--- Begin Provided data ---

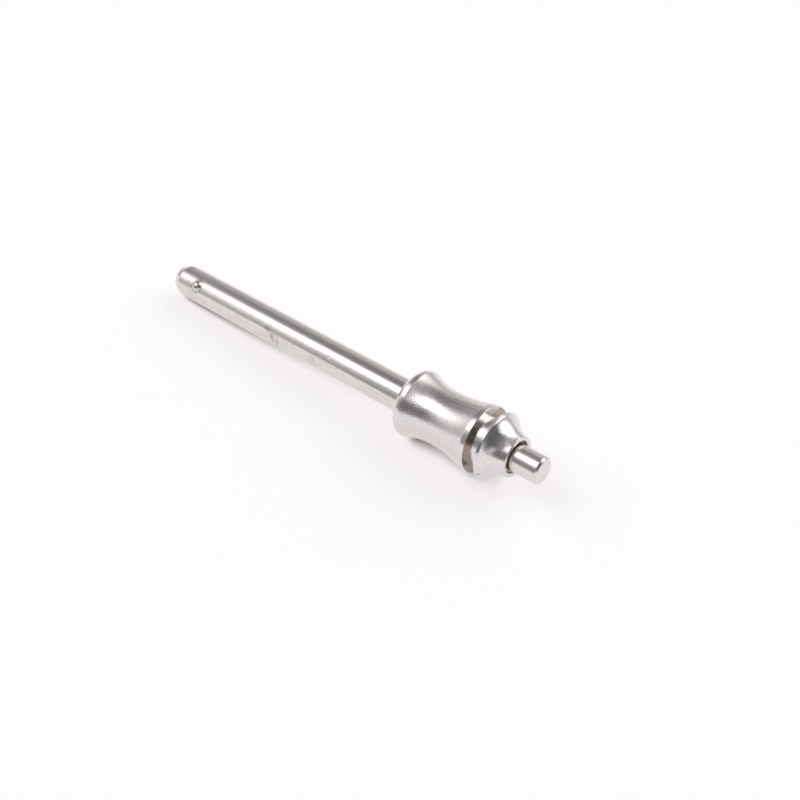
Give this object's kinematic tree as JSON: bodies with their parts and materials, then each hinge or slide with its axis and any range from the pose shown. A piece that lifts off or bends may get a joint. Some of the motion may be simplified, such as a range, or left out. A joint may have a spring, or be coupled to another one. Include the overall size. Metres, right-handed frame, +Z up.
{
  "type": "ball lock pin",
  "caption": "Slim steel quick-release pin with a waisted push-button handle, a ring groove and spring-loaded locking balls near its tip.",
  "frame": {"origin": "on the surface the pin lies on, under the middle of its length", "axes": "+X along the pin towards the button, +Z up; the pin leans by about 3 degrees, because it lies on its front rim and on the edge of its nose"},
  "size_m": [0.0888, 0.0124, 0.0134],
  "materials": {
    "blasted_stainless": "satin",
    "ground_stainless": "polished",
    "polished_ball_steel": "polished",
    "spring_wire": "drawn"
  },
  "bodies": {
    "housing": {"handle": "blasted_stainless", "shank": "ground_stainless", "spring": "spring_wire"},
    "plunger": {"button": "ground_stainless", "spindle": "ground_stainless"},
    "front_ball": {"ball_front": "polished_ball_steel"},
    "back_ball": {"ball_back": "polished_ball_steel"}
  },
  "joints": [
    {"name": "button_press", "type": "slide", "parent": "housing", "child": "plunger", "axis": [-0.9986, 0, -0.052], "range_m": [0, 0.003], "stiffness_N_per_m": 800, "springref_m": -0.004, "deforming": ["spring"]},
    {"name": "front_ball_sink", "type": "slide", "parent": "housing", "child": "front_ball", "axis": [0.0361, 0.7193, -0.6937], "range_m": [0, 0.0008]},
    {"name": "back_ball_sink", "type": "slide", "parent": "housing", "child": "back_ball", "axis": [-0.0361, -0.7193, 0.6937], "range_m": [0, 0.0008]}
  ],
  "couplings": [
    {"joint": "front_ball_sink", "follows": "button_press", "ratio": 0.2666},
    {"joint": "back_ball_sink", "follows": "button_press", "ratio": 0.2666}
  ]
}
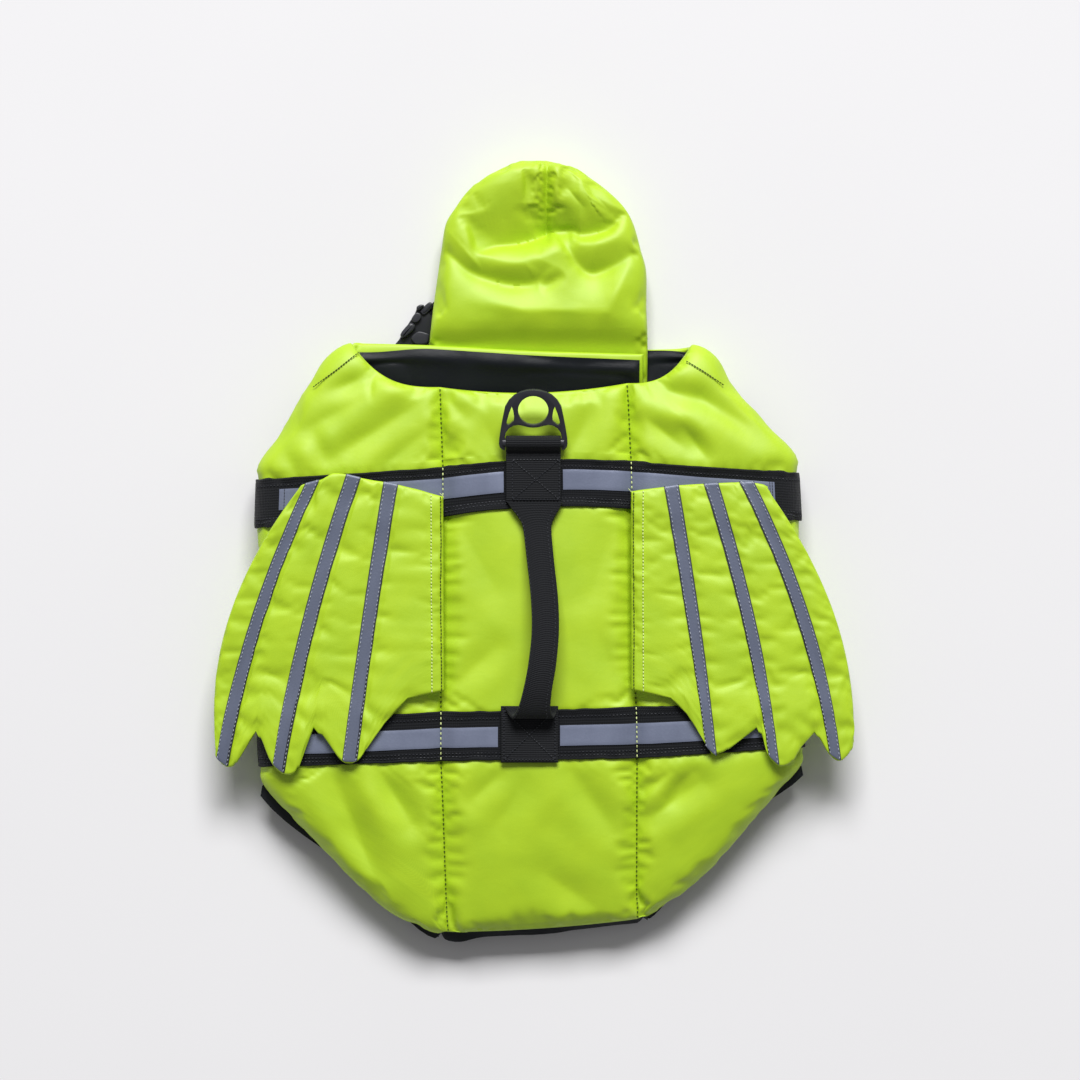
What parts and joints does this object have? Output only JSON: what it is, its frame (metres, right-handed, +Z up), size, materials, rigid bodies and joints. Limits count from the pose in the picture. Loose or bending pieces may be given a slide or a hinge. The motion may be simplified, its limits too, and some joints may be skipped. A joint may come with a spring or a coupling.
{
  "type": "dog life jacket",
  "caption": "Padded dog life jacket lying flat and buckled, with a three-channel back, belly and chest flaps, chin float, side wings, grab handle and swinging lead ring.",
  "frame": {"origin": "centre of the bounding box on the surface the jacket lies on", "axes": "+Z up from the belly to the back, +Y towards the neck and chin float, +X to the right when seen from above with the neck at the top"},
  "size_m": [0.4618, 0.5654, 0.0705],
  "materials": {
    "shell": "woven polyester, bright yellow-green, slight sheen",
    "lining": "plain woven black lining",
    "webbing": "ribbed black polypropylene webbing",
    "tape": "smooth grey reflective tape",
    "plastic": "dark grey moulded plastic"
  },
  "bodies": {
    "garment": {"back_centre_panel": "shell", "back_left_panel": "shell", "back_lining": "lining", "back_right_panel": "shell", "band_lower": "webbing", "band_lower_tape_left": "tape", "band_lower_tape_right": "tape", "band_upper": "webbing", "band_upper_tape_left": "tape", "band_upper_tape_right": "tape", "belly_left_flap": "shell", "belly_left_lining": "lining", "belly_right_flap": "shell", "belly_right_lining": "lining", "belt_lower_left": "webbing", "belt_lower_right": "webbing", "belt_upper_left": "webbing", "belt_upper_right": "webbing", "buckle_lower_plug": "plastic", "buckle_lower_socket": "plastic", "buckle_upper_plug": "plastic", "buckle_upper_socket": "plastic", "chest_left_flap": "shell", "chest_left_lining": "lining", "chest_right_flap": "shell", "chest_right_lining": "lining", "chin_float": "shell", "handle": "webbing", "neck_buckle": "plastic", "neck_strap_front": "webbing", "neck_strap_rear": "webbing", "rear_patch": "webbing", "ring_loop": "webbing", "wing_left": "shell", "wing_left_tape_0": "tape", "wing_left_tape_1": "tape", "wing_left_tape_2": "tape", "wing_right": "shell", "wing_right_tape_1": "tape", "wing_right_tape_2": "tape", "wing_right_tape_3": "tape"},
    "ring": {"d_ring": "plastic"}
  },
  "joints": [
    {"name": "ring_swing", "type": "hinge", "parent": "garment", "child": "ring", "pos_m": [-0.00054, 0.07727, 0.0525], "axis": [1, 0, 0], "range_deg": [-20, 110]}
  ]
}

--- End Provided data ---

▶ **Your goal**:
Reproduce the complete set of lines precisely as supplied.

▶ **Finished task**:
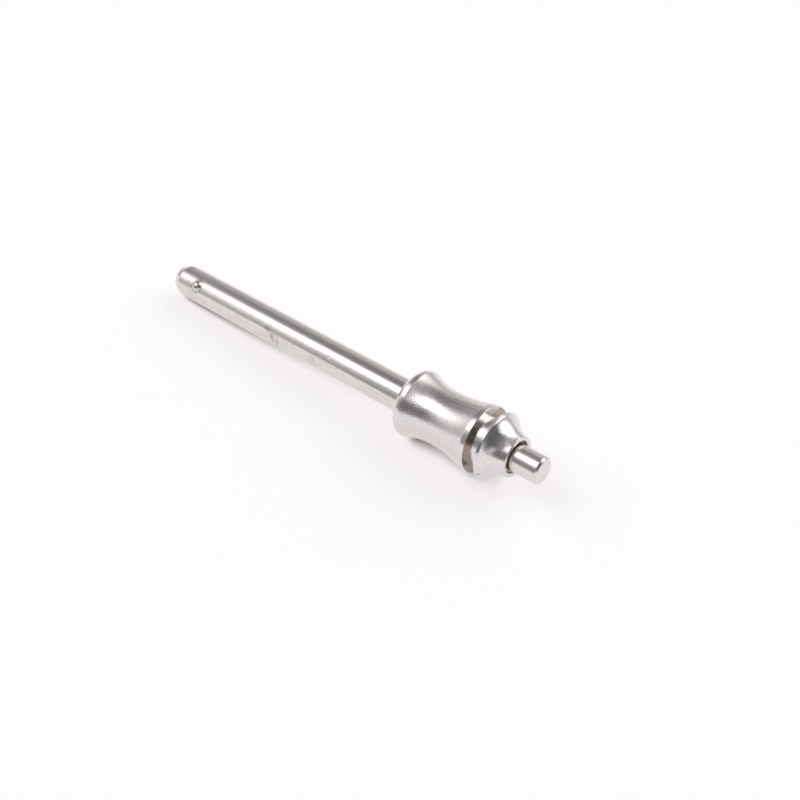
Give this object's kinematic tree as JSON: bodies with their parts and materials, then each hinge or slide with its axis and any range from the pose shown. A piece that lifts off or bends may get a joint. Some of the motion may be simplified, such as a range, or left out. A joint may have a spring, or be coupled to another one. Include the overall size. Metres, right-handed frame, +Z up.
{
  "type": "ball lock pin",
  "caption": "Slim steel quick-release pin with a waisted push-button handle, a ring groove and spring-loaded locking balls near its tip.",
  "frame": {"origin": "on the surface the pin lies on, under the middle of its length", "axes": "+X along the pin towards the button, +Z up; the pin leans by about 3 degrees, because it lies on its front rim and on the edge of its nose"},
  "size_m": [0.0888, 0.0124, 0.0134],
  "materials": {
    "blasted_stainless": "satin",
    "ground_stainless": "polished",
    "polished_ball_steel": "polished",
    "spring_wire": "drawn"
  },
  "bodies": {
    "housing": {"handle": "blasted_stainless", "shank": "ground_stainless", "spring": "spring_wire"},
    "plunger": {"button": "ground_stainless", "spindle": "ground_stainless"},
    "front_ball": {"ball_front": "polished_ball_steel"},
    "back_ball": {"ball_back": "polished_ball_steel"}
  },
  "joints": [
    {"name": "button_press", "type": "slide", "parent": "housing", "child": "plunger", "axis": [-0.9986, 0, -0.052], "range_m": [0, 0.003], "stiffness_N_per_m": 800, "springref_m": -0.004, "deforming": ["spring"]},
    {"name": "front_ball_sink", "type": "slide", "parent": "housing", "child": "front_ball", "axis": [0.0361, 0.7193, -0.6937], "range_m": [0, 0.0008]},
    {"name": "back_ball_sink", "type": "slide", "parent": "housing", "child": "back_ball", "axis": [-0.0361, -0.7193, 0.6937], "range_m": [0, 0.0008]}
  ],
  "couplings": [
    {"joint": "front_ball_sink", "follows": "button_press", "ratio": 0.2666},
    {"joint": "back_ball_sink", "follows": "button_press", "ratio": 0.2666}
  ]
}
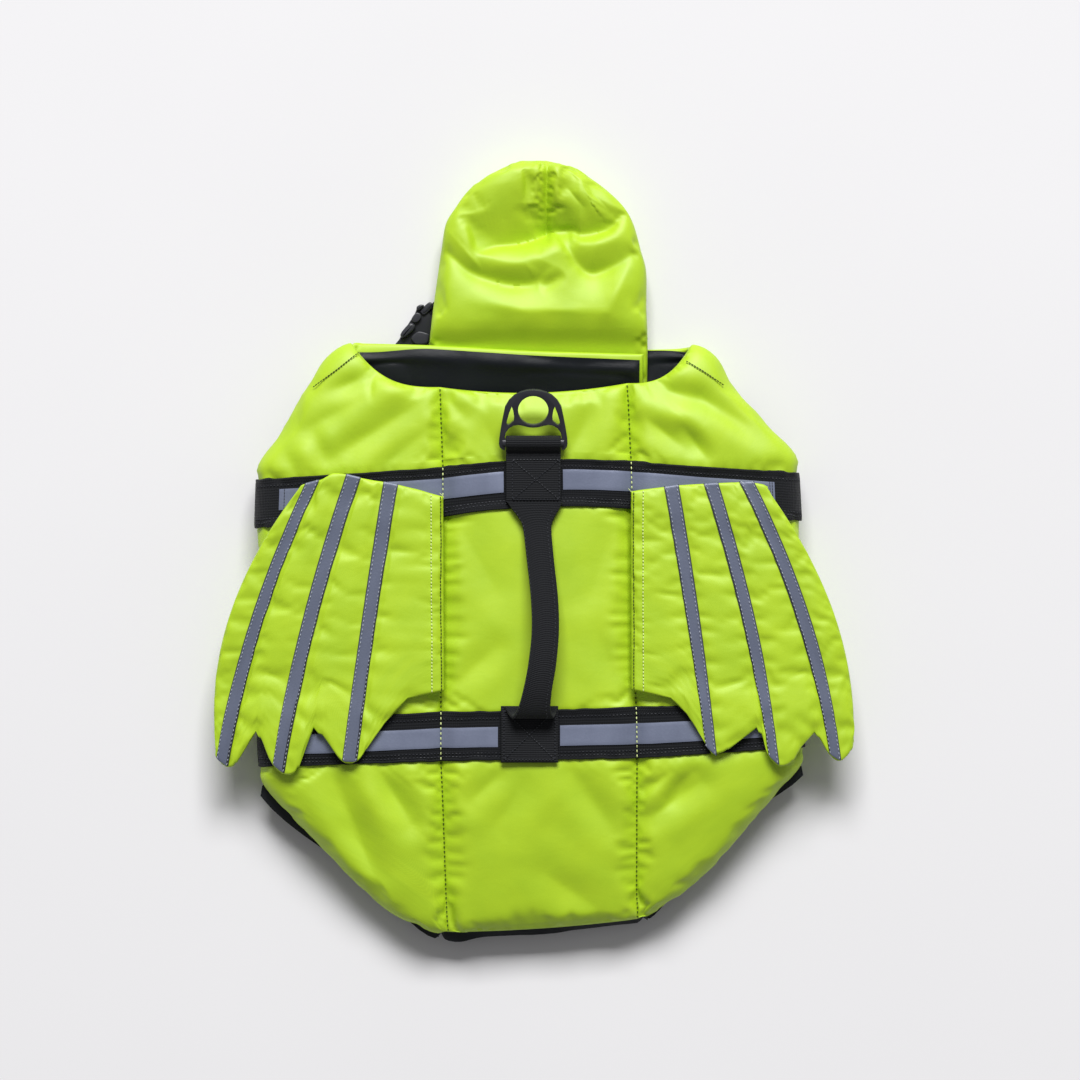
What parts and joints does this object have? Output only JSON: what it is, its frame (metres, right-handed, +Z up), size, materials, rigid bodies and joints. Limits count from the pose in the picture. Loose or bending pieces may be given a slide or a hinge. The motion may be simplified, its limits too, and some joints may be skipped. A joint may come with a spring or a coupling.
{
  "type": "dog life jacket",
  "caption": "Padded dog life jacket lying flat and buckled, with a three-channel back, belly and chest flaps, chin float, side wings, grab handle and swinging lead ring.",
  "frame": {"origin": "centre of the bounding box on the surface the jacket lies on", "axes": "+Z up from the belly to the back, +Y towards the neck and chin float, +X to the right when seen from above with the neck at the top"},
  "size_m": [0.4618, 0.5654, 0.0705],
  "materials": {
    "shell": "woven polyester, bright yellow-green, slight sheen",
    "lining": "plain woven black lining",
    "webbing": "ribbed black polypropylene webbing",
    "tape": "smooth grey reflective tape",
    "plastic": "dark grey moulded plastic"
  },
  "bodies": {
    "garment": {"back_centre_panel": "shell", "back_left_panel": "shell", "back_lining": "lining", "back_right_panel": "shell", "band_lower": "webbing", "band_lower_tape_left": "tape", "band_lower_tape_right": "tape", "band_upper": "webbing", "band_upper_tape_left": "tape", "band_upper_tape_right": "tape", "belly_left_flap": "shell", "belly_left_lining": "lining", "belly_right_flap": "shell", "belly_right_lining": "lining", "belt_lower_left": "webbing", "belt_lower_right": "webbing", "belt_upper_left": "webbing", "belt_upper_right": "webbing", "buckle_lower_plug": "plastic", "buckle_lower_socket": "plastic", "buckle_upper_plug": "plastic", "buckle_upper_socket": "plastic", "chest_left_flap": "shell", "chest_left_lining": "lining", "chest_right_flap": "shell", "chest_right_lining": "lining", "chin_float": "shell", "handle": "webbing", "neck_buckle": "plastic", "neck_strap_front": "webbing", "neck_strap_rear": "webbing", "rear_patch": "webbing", "ring_loop": "webbing", "wing_left": "shell", "wing_left_tape_0": "tape", "wing_left_tape_1": "tape", "wing_left_tape_2": "tape", "wing_right": "shell", "wing_right_tape_1": "tape", "wing_right_tape_2": "tape", "wing_right_tape_3": "tape"},
    "ring": {"d_ring": "plastic"}
  },
  "joints": [
    {"name": "ring_swing", "type": "hinge", "parent": "garment", "child": "ring", "pos_m": [-0.00054, 0.07727, 0.0525], "axis": [1, 0, 0], "range_deg": [-20, 110]}
  ]
}